I confess that whenever it’s feasible I prefer to take the stairs over the elevator. The first reason because it’s good exercise. Second is that I want to avoid having any forced conversations with random strangers in the elevator….or like the other day I rode up with my patient and they started asking me questions about their medication and I really wanted to tell them “slow your roll momma hasn’t finished her coffee yet”.
I confess I have such a fear of going to the bathroom at restaurants. Why are they always in the freaking basement right by an exit door??? Since I was blessed with a bladder the size of a 3 year old and drink copious amounts of water I have to go to the bathroom every 30 minutes. Every time I go I tell Mark “if I’m not back in 5 minutes consider me already taken”.
I confess I have lost all hope in humanity. I was sick of smelling lysol in my office after we would have some questionable patients roll through there. So I bought one of those amazing scented Glade sprays in whatever the flavor of the moment was let’s called it “Caribbean Splash” or something. Then my medical assistant told me the other day one of the patients stole it. What the….. Did they like put it in their purse or something??? I mean I really shouldn’t be that surprised…one time the kids friendly Disney wall art was stolen off….like does that even restick after you take it down????
I confess one Summer my AC was acting up so my landlord called a company to send someone over to fix it. I let like 15 people know what the deal was and when the guy showed up he was like in a white tshirt with no logo or badge or anything…..
I totally didn’t want to let him in my house which was ok bc did y’all know in condo complexes most of the AC units are on the roof?? The poor guy had to scale a ladder to get up there…I confess I totally crawled out onto my balcony and took a picture of his creepy white van
No joke I watched him get his supplies out and snapped the photo. I then sent the picture to my girlfriend at work who is just as paranoid as I am with the accompanying note “if I’m abducted here is the vehicle he used”. She totally was like “I’m on it”. He ended up being the sweetest guy and I gave him gatorade and a snack (and a tip) for all his hard work.
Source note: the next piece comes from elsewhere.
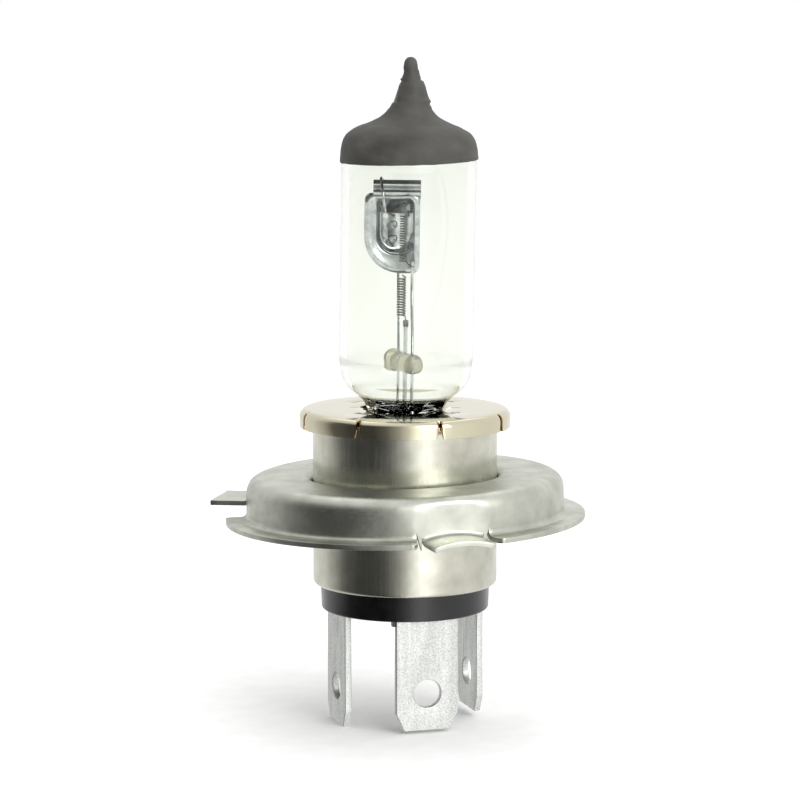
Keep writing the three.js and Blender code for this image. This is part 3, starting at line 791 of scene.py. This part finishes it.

I confess I don’t have a lock on my work door and I change after I’m done with clinic into my Barre clothes because let’s be honest if I go home I am most certainly not getting off the couch. I have such a fear of someone busting in on my like mid one leg in yoga pants trying to shimmy on the other leg.
I confess when I drive on a two lane road and both cars in front of me are driving the exact same speed I really think they are doing it on purpose just to aggravate me…like they teamed up or something and are purposely trying to make me late for work/class.
I confess I haven’t had toe nail polish on for at least a month. In FL you are in sandals 11 months out of the year so since I have been in boots for the past few weeks I have been trying to give them a break and a chance to breathe. I think toes without polish on (or maybe just mine) look like ugly man toes.
I confess this is completely me in a nutshell.